Most cut-resistant fabric gloves can be hand-washed with mild soap and air-dried. Avoid high heat drying unless the care tag says it is fine - heat can break down fibers or coatings over time.
If the glove starts to smell, that is not just unpleasant. It usually means it is staying damp too long. Dry it fully between uses, and do not toss it wet into a gear bin.
Retire a glove if you see fraying, holes, or a slick palm where the grip coating has worn smooth. The whole point is protection and control, and once either one is gone, you are back to shucking with luck.
Hosting reality: one glove is never enough
If you are hosting an oyster night, plan for at least two gloves on hand. Somebody will forget theirs, somebody will be left-handed, and somebody will spill a drink on the shucking station. Having an extra keeps the line moving and keeps folks from “just doing a few” barehanded.
It also helps to set expectations. Put the glove next to the knife in the same spot every time.
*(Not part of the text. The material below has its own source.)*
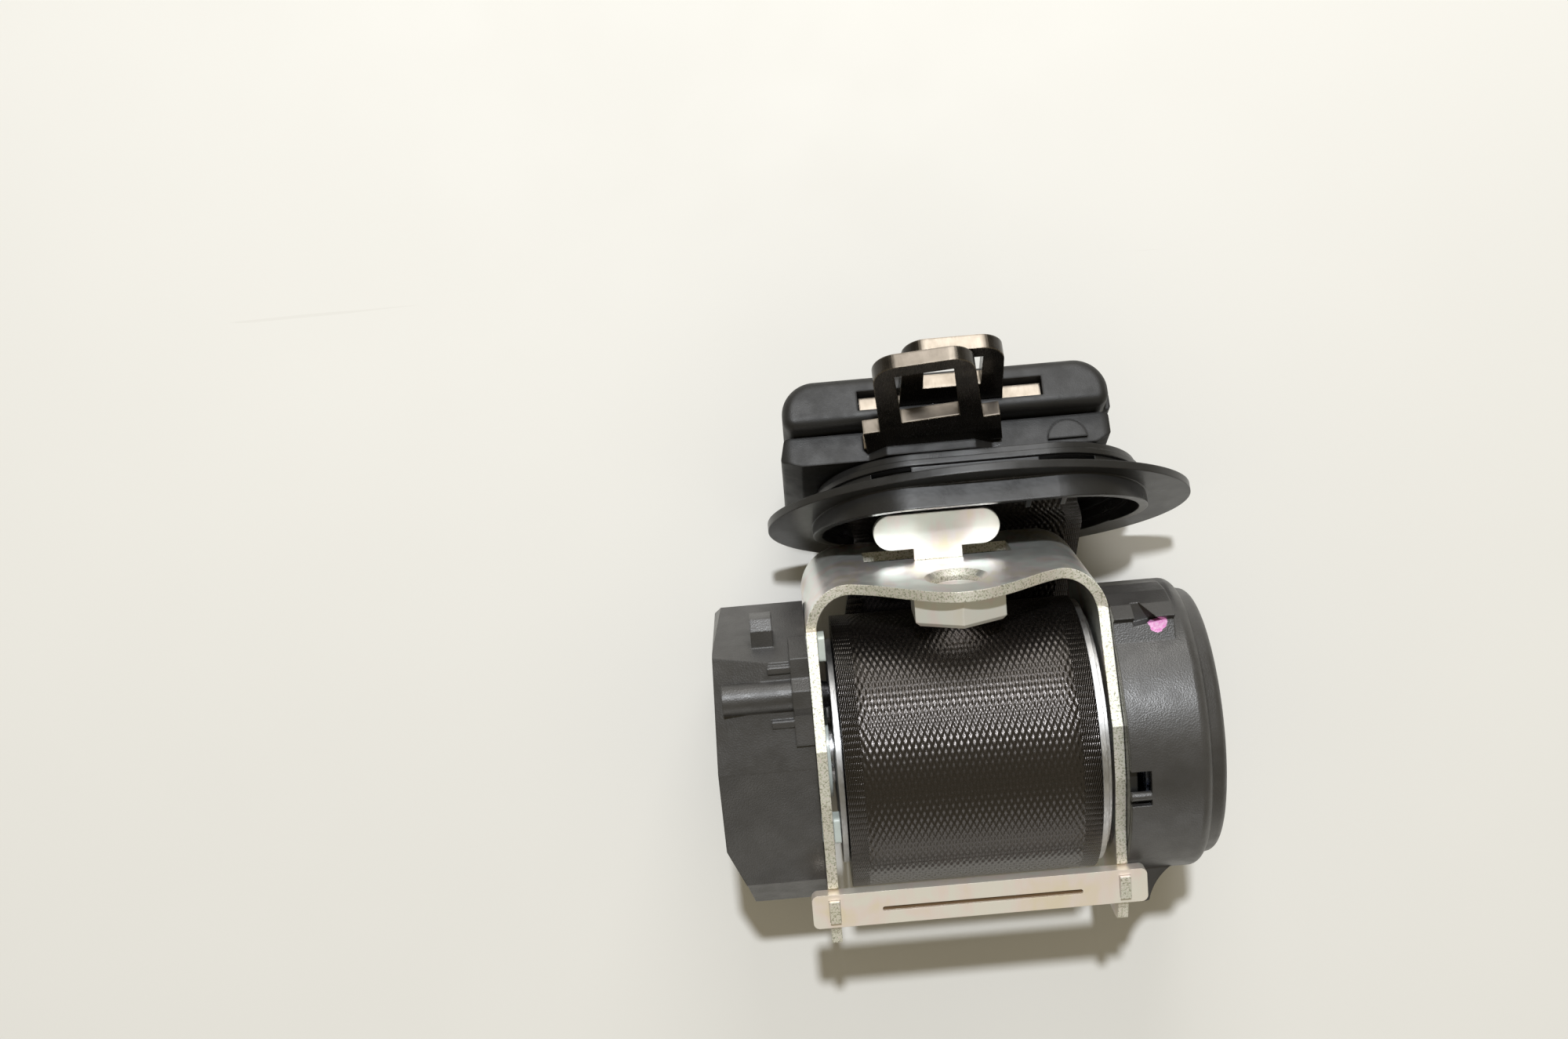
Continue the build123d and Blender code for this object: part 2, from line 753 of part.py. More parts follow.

When gear is staged like it matters, people treat it like it matters.
Picking a glove that fits your Lowcountry routine
If you only shuck a couple times a year, prioritize comfort and easy cleanup. You want something you will actually put on, not something that feels like borrowed armor.
If you are the designated shucker for the whole neighborhood, invest in higher cut resistance, better grip, and a fit that feels like a second skin. You will notice the difference by oyster number 30.
And if you are mixing shucking with fishing days, crabbing, and dock work, look for a glove that can pull double duty without turning stiff or smelling like low tide.
If you want to keep it local and purpose-built, Charleston Coastal Supply Co carries shucking gloves and oyster knives that are meant for real Lowcountry use, not souvenir shelf life. You can find them at https://charlestoncoastalsupply.com.
A good glove does not make you a better shucker overnight. What it does is keep you in the game long enough to get good - and that is when shucking turns from a stressful chore into the kind of hands-on tradition you actually look forward to.